• **Your goal**: In the entries below, count every line containing "names". Reply with the number alone.

• **A block of data**:

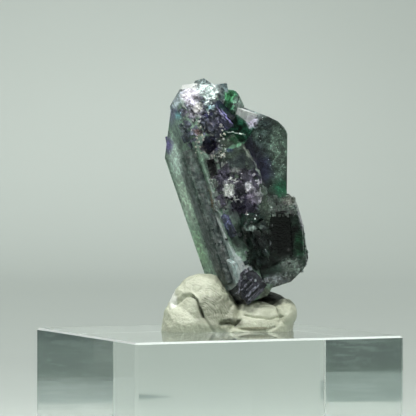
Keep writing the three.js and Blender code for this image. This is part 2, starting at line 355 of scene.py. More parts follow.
for name, (middle, size, degrees, foot) in CARDS.items():
    bm = bmesh.new()
    bmesh.ops.create_grid(bm, x_segments=1, y_segments=1, size=0.5)
    bmesh.ops.scale(bm, vec=(*size, 1), verts=bm.verts)
    bmesh.ops.rotate(bm, matrix=Matrix.Rotation(math.pi / 2, 3, "X"), verts=bm.verts)
    low_edge = min(bm.edges, key=lambda item: item.verts[0].co.z + item.verts[1].co.z)
    grown = bmesh.ops.extrude_edge_only(bm, edges=[low_edge])
    tips = [item for item in grown["geom"] if isinstance(item, bmesh.types.BMVert)]
    bmesh.ops.translate(bm, vec=(0, foot, CARD_LIFT), verts=tips)
    spin = Matrix.Rotation(math.radians(degrees), 4, "Z")
    place_card = to_stage.to_4x4() @ Matrix.Translation(middle) @ spin
    card = show(object_from(bm, name, place_card))
    card.data.materials.append(card_paper)
    card.visible_camera = False
    card.visible_diffuse = False
    card.visible_shadow = False
print("cards:", ", ".join(CARDS))

# %% [markdown]
# ## Acrylic block
# The block is cast acrylic, sawn and chamfered, and its large faces are polished. Its solid
# already has the right shape, so it keeps its mesh and only gets a finish: clear, IOR 1.49, with
# the faint smears and hairline scratches that handling leaves on polished plastic. The narrow
# chamfers round its top are only finely ground, so they are a little milky, and the finish finds
# them by their normals, which stand halfway between level and upright. Light passes through clear
# plastic, so the block casts no shadow, where Cycles would give it that of a dark solid.

# %% Acrylic finish
ACRYLIC_IOR = 1.49
ACRYLIC_TINT = "#f4f9f6"
SMEAR_PER_METRE = 55.0
SMEAR_ROUGHNESS = (0.005, 0.1)
SCRATCH_PER_METRE = 900.0
SCRATCH_SQUASH = (1, 1, 0.06)
SCRATCH_DEPTH = 0.0001
CHAMFER_SLOPE = 0.707
CHAMFER_MARGIN = 0.2
CHAMFER_ROUGHER = 0.3
CHAMFER_MILK = 0.45

acrylic, tree, shader = new_material("cast_acrylic_polished")
place = add(tree, "ShaderNodeTexCoord")
smear = add(
    tree, "ShaderNodeTexNoise",
    {"Vector": place.outputs["Object"], "Scale": SMEAR_PER_METRE, "Detail": 5.0},
)
smeared = add(
    tree, "ShaderNodeMapRange",
    {
        "Value": smear.outputs["Fac"], "From Min": 0.5, "From Max": 0.8,
        "To Min": SMEAR_ROUGHNESS[0], "To Max": SMEAR_ROUGHNESS[1],
    },
)
stretch = add(
    tree, "ShaderNodeMapping", {"Vector": place.outputs["Object"], "Scale": SCRATCH_SQUASH}
)
scratch = add(
    tree, "ShaderNodeTexNoise", {"Vector": stretch.outputs["Vector"], "Scale": SCRATCH_PER_METRE}
)
bump = add(
    tree, "ShaderNodeBump",
    {"Height": scratch.outputs["Fac"], "Strength": 0.02, "Distance": SCRATCH_DEPTH},
)
facing = add(tree, "ShaderNodeSeparateXYZ", {"Vector": place.outputs["Normal"]})
chamfer = add(
    tree, "ShaderNodeMath", {0: facing.outputs["Z"], 1: CHAMFER_SLOPE, 2: CHAMFER_MARGIN},
    operation="COMPARE",
)
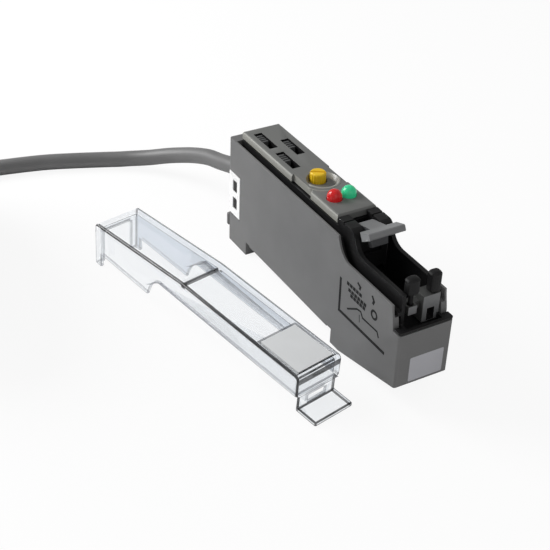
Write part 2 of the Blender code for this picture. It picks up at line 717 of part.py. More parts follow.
def make_rail_latch(material):
    """The sliding rail latch: a lip under the rail and a wide tab behind the case to pull it back by."""
    tab_front = REAR - GAP
    tab_back = tab_front - LATCH_TAB_THICK
    plate = [
        (tab_back + 0.3, LATCH_BOTTOM), (-SEAT + HOOK_REACH - 0.4, LATCH_BOTTOM),
        (-SEAT + HOOK_REACH, LATCH_BOTTOM + 0.4), (-SEAT + HOOK_REACH - 0.3, LATCH_TOP),
        (tab_front, LATCH_TOP), (tab_front, 0.5), (tab_back + 0.3, 0.5),
    ]
    latch = prism("rail_latch", plate, -LATCH_HALF, LATCH_HALF, material)
    tab = block("latch_tab", (tab_back, tab_front), (-HALF + 0.1, HALF - 0.1), (0, LATCH_TAB_TOP), bevel=0.3)
    fuse(latch, tab)


def smooth_line(points, spacing):
    """Points a spacing apart on a Catmull-Rom curve through the given ones."""
    ends = [points[0] * 2 - points[1]] + points + [points[-1] * 2 - points[-2]]
    fine = []
    for i in range(1, len(ends) - 2):
        p0, p1, p2, p3 = ends[i - 1:i + 3]
        for k in range(16):
            t = k / 16
            fine.append(0.5 * (
                2 * p1 + (p2 - p0) * t + (2 * p0 - 5 * p1 + 4 * p2 - p3) * t * t
                + (3 * p1 - p0 - 3 * p2 + p3) * t**3
            ))
    fine.append(points[-1])
    line = [fine[0]]
    walked = 0.0
    for a, b in zip(fine, fine[1:]):
        walked += (b - a).length
        if walked >= spacing:
            line.append(b)
            walked = 0.0
    if (line[-1] - fine[-1]).length > spacing / 2:
        line.append(fine[-1])
    else:
        line[-1] = fine[-1]
    return line


def make_cable(material):
    """The grey lead: relief, free run along the floor, and the rest folded into a hank with round ends."""
    relief = turned(
        "strain_relief",
        [(0, 0), (RELIEF_RADIUS, 0), (RELIEF_RADIUS, REAR_WALL), (RELIEF_RADIUS + 0.5, REAR_WALL + GAP),
         (RELIEF_RADIUS + 0.5, REAR_WALL + 1.3), (RELIEF_RADIUS, REAR_WALL + 1.6),
         (RELIEF_END, REAR_WALL + RELIEF_REACH),
         (0, REAR_WALL + RELIEF_REACH)],
        (0, 0, 0), material, 28,
    )
    relief.rotation_euler = Euler((0, math.radians(-90), 0))
    relief.location = Vector((REAR + REAR_WALL, 0, CABLE_Z)) * MM

    start = Vector((REAR - RELIEF_REACH - 2 * GAP, 0, CABLE_Z))
    line = smooth_line([start] + [Vector(p) for p in CABLE_ROUTE], 3 * CABLE_RADIUS)
    curve = bpy.data.curves.new("cable", "CURVE")
    curve.dimensions = "3D"
    curve.bevel_depth = CABLE_RADIUS * MM
    curve.bevel_resolution = 2
    curve.use_fill_caps = True
    spline = curve.splines.new("POLY")
    spline.points.add(len(line) - 1)
    for point, place in zip(spline.points, line):
        point.co = (*(place * MM), 1.0)
    curve.materials.append(material)
    cable = bpy.data.objects.new("cable", curve)
    bpy.context.scene.collection.objects.link(cable)

    inner = HANK_BEND - CABLE_RADIUS
    outer = inner + 2 * CABLE_RADIUS * HANK_COLUMNS
    height = 2 * CABLE_RADIUS * HANK_LAYERS
    form = bmesh.new()
    rings = []
    for radius, z in ((inner, 0), (outer, 0), (outer, height), (inner, height)):
        ring = []
        for end, start in ((0, 90), (HANK_RUN, -90)):
            for i in range(13):
                angle = math.radians(start + 15 * i)
                x = end + radius * math.cos(angle)
                y = radius * math.sin(angle)
                ring.append(form.verts.new((x * MM, y * MM, z * MM)))
        rings.append(ring)
    count = len(rings[0])
    for lower, upper in zip(rings, rings[1:] + rings[:1]):
        for i in range(count):
            j = (i + 1) % count
            form.faces.new((lower[i], lower[j], upper[j], upper[i]))
    hank = finish_mesh(form, "cable_hank", material)
    hank.rotation_euler = Euler((0, 0, math.radians(HANK_TURN)))
    hank.location = Vector((*HANK_PLACE, -FOOT)) * MM


def make_lid(clear_material, plate_material):
    """The clear lid: kinked top, stepped sides, two legs, a slotted tab, and its inlaid plate."""
    width = 2 * (HALF - LIP - LID_FIT)
    near = LID_LENGTH
    step0, step1 = LID_STEP
    side = [(0, -LID_LEG), (LID_LEG_SIZE, -LID_LEG), (LID_LEG_SIZE, -LID_DEEP), (step0, -LID_DEEP)]
    side += curve_points(
        (step0, -LID_DEEP), (step0 + 0.7, -LID_DEEP + 2.4), (step0 + 1.6, -LID_SHALLOW - 0.5),
        (step1, -LID_SHALLOW), 6,
    )
    side += [(near, -LID_SHALLOW)]
    side += arc_points(near - 1.0, -1.0, 1.0, 0, 90, 4)
    side += [(LID_KINK, 0)]
    side += arc_points(1.0, -LID_FALL - 0.9, 1.0, 95, 180, 4)
    lid = prism("lid", side, 0, width, clear_material, 0.35, lambda a, b: min(a.z, b.z) > -LID_FALL - 3.0)

    inside_top = -LID_TOP
    inside = [
        (LID_WALL, -LID_LEG - BEYOND), (near - LID_WALL, -LID_LEG - BEYOND), (near - LID_WALL, inside_top),
        (LID_KINK, inside_top), (LID_WALL, inside_top - LID_FALL),
    ]
    hollow = prism("lid_hollow", inside, LID_WALL, width - LID_WALL)
    doorway = block(
        "lid_doorway", (-BEYOND, LID_LEG_SIZE + 0.5), (LID_LEG_SIZE, width - LID_LEG_SIZE),
        (-LID_LEG - BEYOND, -LID_FALL - 2.6),
    )
    tab_v = (width / 2 - LID_TAB_HALF, width / 2 + LID_TAB_HALF)
    tab = block("lid_tab", (near - LID_WALL + 0.1, near - 0.1), tab_v, (-LID_TAB, -LID_SHALLOW + 0.5))
    flange_u = (near - LID_WALL + 0.1, near + LID_TAB_REACH)
    flange = block("lid_flange", flange_u, tab_v, (-LID_TAB, -LID_TAB + 1.0))
    slot = block(
        "lid_slot", (near - BEYOND, near + BEYOND), (width / 2 - 2.1, width / 2 + 2.1), (-7.4, -6.0),
    )
    plate_u = (near - 12.0, near - 1.1)
    plate_v = (1.0, width - 1.0)
    recess = block("plate_recess", plate_u, plate_v, (-0.55, BEYOND))
    rib_v = (LID_WALL - 0.1, width - LID_WALL + 0.1)
    rib = block("lid_rib", (LID_KINK - 0.3, LID_KINK + 0.3), rib_v, (-1.5, -0.7))
    cut(lid, hollow, doorway)
    fuse(lid, tab, flange, rib)
    cut(lid, slot, recess)
    plate = block(
        "lid_plate", (plate_u[0] + FINE_GAP, plate_u[1] - FINE_GAP),
        (plate_v[0] + FINE_GAP, plate_v[1] - FINE_GAP),
        (-0.35, 0.0), plate_material,
    )

    tilt = math.atan2(LID_LEG - LID_TAB, near + LID_TAB_REACH - LID_LEG_SIZE)
    turn = Matrix.Rotation(math.radians(LID_TURN), 4, "Z") @ Matrix.Rotation(tilt, 4, "Y")
    lowest = (turn @ Vector((LID_LEG_SIZE, 0, -LID_LEG))).z
    place = Matrix.Translation(Vector((*LID_PLACE, -FOOT - lowest)) * MM) @ turn
    for item in (lid, hollow, doorway, tab, flange, slot, recess, rib, plate):
        item.matrix_world = place @ item.matrix_basis


def main():
    clear_scene()
    case_grey = plastic("case_plastic", (0.07, 0.07, 0.072), 0.42)
    frame_black = plastic("frame_plastic", (0.012, 0.012, 0.012), 0.5)
    panel_grey = plastic("panel_plastic", (0.09, 0.09, 0.088), 0.45)
    slider_black = plastic("switch_plastic", (0.02, 0.02, 0.02), 0.5)
    amber = plastic("knob_plastic", (0.75, 0.5, 0.02), 0.4)
    red = plastic("red_lamp", (0.6, 0.01, 0.01), 0.25)
    green = plastic("green_lamp", (0.05, 0.6, 0.3), 0.25)
    lever_grey = plastic("lever_plastic", (0.12, 0.12, 0.125), 0.4)
    white = plastic("link_plastic", (0.85, 0.85, 0.85), 0.5)
    dark = plastic("link_filter", (0.01, 0.01, 0.012), 0.2)
    cable_grey = plastic("cable_jacket", (0.17, 0.17, 0.175), 0.5)
    clear = plastic("lid_clear", (0.86, 0.89, 0.9), 0.08, alpha=0.35)
    plate_white = plastic("plate_plastic", (0.6, 0.62, 0.63), 0.5)
    board = plastic("board_laminate", (0.02, 0.12, 0.04), 0.6)
    optics = plastic("optics_plastic", (0.02, 0.02, 0.02), 0.6)
    epoxy = plastic("diode_epoxy", (0.02, 0.02, 0.03), 0.25)
    steel = plastic("pin_steel", (0.55, 0.55, 0.56), 0.3, 1.0)

    make_case(case_grey)
    make_inner_frame(frame_black)
    make_panel(panel_grey)
    make_switches(slider_black, slider_black)
    make_trimmer(slider_black, amber)
    make_led("lamp_red", -LED_Y, red)
    make_led("lamp_green", LED_Y, green)
    make_board(board)
    make_optics(optics, epoxy)
    make_lever(lever_grey, steel)
    make_fibre_guide(case_grey)
    make_key("fibre_key_left", LEFT_KEY, 2.0, 2.7, GUIDE_TOP + 1.3, BRIDGE_TOP - 1.3, frame_black)
    make_key("fibre_key_right", RIGHT_KEY, 2.1, 2.4, GUIDE_TOP + GAP, GUIDE_TOP - 1.5, frame_black)
    make_link_port(white, dark)
    make_rail_latch(case_grey)
    make_cable(cable_grey)
    make_lid(clear, plate_white)


main()
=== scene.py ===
"""Looks for the fibre amplifier and its clear lid: materials, finer pieces, floor, lights and camera.

It is laid out as an add-on and run as a script. Lengths are in metres, in the part's own frame.
"""

import math

import bmesh
import bpy
import numpy as np
from bpy.props import FloatProperty, FloatVectorProperty, PointerProperty
from mathutils import Matrix, Vector


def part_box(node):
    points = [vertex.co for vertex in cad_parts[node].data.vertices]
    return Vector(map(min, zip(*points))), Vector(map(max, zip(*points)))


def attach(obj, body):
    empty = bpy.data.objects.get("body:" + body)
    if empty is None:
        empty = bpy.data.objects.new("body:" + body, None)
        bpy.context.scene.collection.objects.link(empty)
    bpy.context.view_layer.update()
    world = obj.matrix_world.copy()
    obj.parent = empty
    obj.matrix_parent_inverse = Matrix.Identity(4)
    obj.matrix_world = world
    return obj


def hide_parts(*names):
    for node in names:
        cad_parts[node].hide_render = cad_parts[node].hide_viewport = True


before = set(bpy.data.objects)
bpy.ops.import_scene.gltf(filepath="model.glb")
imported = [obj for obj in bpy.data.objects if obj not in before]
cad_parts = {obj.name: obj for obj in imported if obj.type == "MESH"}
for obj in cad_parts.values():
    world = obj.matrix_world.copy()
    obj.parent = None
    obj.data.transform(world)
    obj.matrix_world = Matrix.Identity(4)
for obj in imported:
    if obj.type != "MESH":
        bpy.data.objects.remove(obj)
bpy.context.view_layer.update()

bl_info = {
    "name": "Fibre amplifier looks",
    "version": (1, 0, 0),
    "blender": (4, 5, 0),
    "location": "View3D > Sidebar > Amplifier",
    "description": "Builds the visible pieces, materials and studio of a rail-mounted fibre amplifier",
    "category": "Object",
}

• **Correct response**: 2